The AllScale Architecture has been gradually refined starting from a first design outlined in the project proposal. Thereby, the runtime application model, comprising the concept of work and data items – developed as part of this project – as well as a hardware model has been concretized in a bi-lateral meeting in Erlangen in yearly 2016. An additional overhaul of the design of those core concepts, plus the presentation of concepts to the project partners involved in runtime-related components (scheduler, resilience manager, and monitoring component) has been conducted during a technical meeting in Erlangen in February 2016. Additionally, derived interfaces for the runtime-related components have been drafted. Following the meeting, various details of the design have been evaluated for their feasibility using prototype implementations. Those prototypes serve as the evaluation platform for the development of the system’s architecture. Deliverable D2.3 documenting the architecture has been submitted on month 16.
In addition to the internal architecture of the AllScale Toolchain (compiler and runtime system), the visible interface to the end users, the design of the AllScale API, is the other major obligations of this work package. As covered in the original proposal, the AllScale API is subdivided into the Core and User-Level API. Starting from a shared-memory based prototype implementation of the Core API the fully working prototypes of the AllScale Pilot applications have been created in C++. From that, the User-Level API component requirements have been deduced, and the corresponding solutions have been added to the User-Level API design. Additionally, the Core API abilities have been extended by 2 major improvements to support the implementation of required User-Level components:
Support for decomposable futures, to realize fine grained, scalable task synchronization
C++ concepts like elements to specify the traits of data structures to be distributed and managed by the AllScale Runtime System
Both of those have been integrated into the design of the AllScale Core API.

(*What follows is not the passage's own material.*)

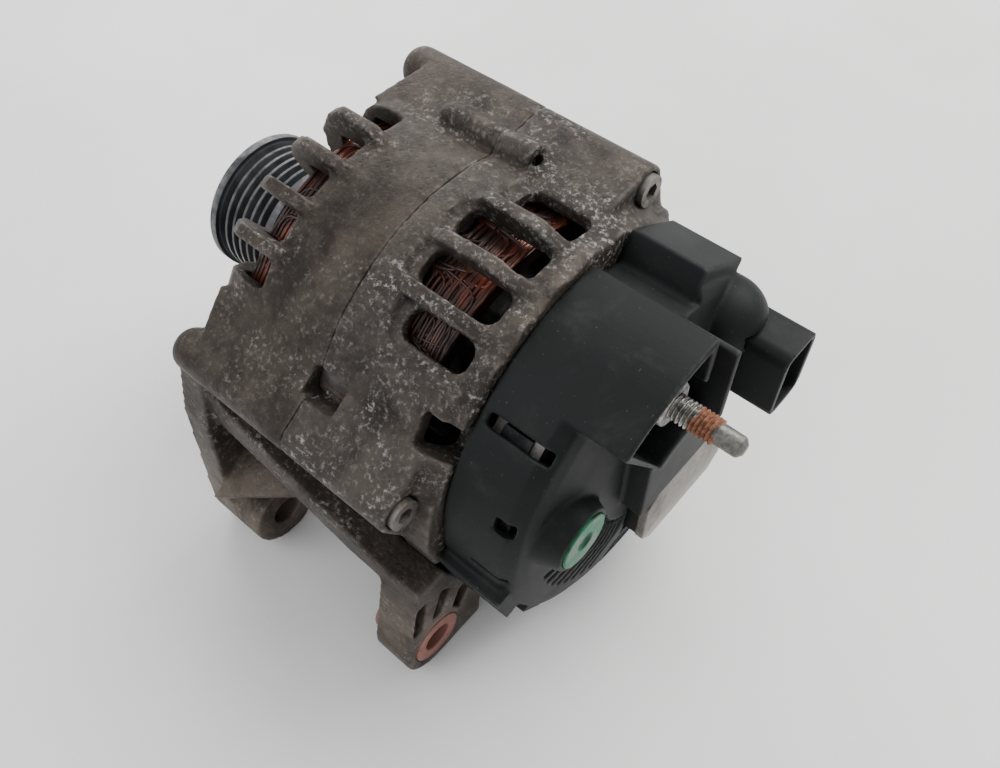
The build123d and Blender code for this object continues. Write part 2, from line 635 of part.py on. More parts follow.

Starting from October 2016, we had one new activity in WP2 – we have extended our efforts on the external technology watch to derive a task-based taxonomy for the HPC technologies – such as programming API, runtime systems, scheduling approaches, monitoring frameworks, and fault tolerance mechanisms – due to the fact that there is no comprehensive overview or classification of task-based technologies for HPC. In our article, appeared in the Proceedings of the PPAM conference, we also demonstrated the usefulness of our taxonomy by classifying some of the state-of-the-art task-based environments in use today. We have extended our work to the full journal article by introducing a new clustering of API characteristics, grouping related characteristics and clarifying their interdependencies; providing clarification regarding the association between APIs and one or more runtime systems; extending the list of runtimes with more examples such as Qthreads and Argobots; including more detailed descriptions and clarifications on API and runtime classification.
- The pilots descriptions have been updated.
- Update required modifications to HPX to realise failure tolerance; originally HPX was presumed to be resilient, turned out to require extra modifications.
- Resilience manager interface description updated to fit the updated software design for this component.
- Objective function specification format for multi-objective optimiser has be updated to match format developed for the updated version of the runtime scheduler component.
We have produced the final definition of requirements and a solid overview of external technological developments; completed the AllScale API specification; established detailed software architecture of the AllScale Environment comprising all its components, their interfaces and responsibilities.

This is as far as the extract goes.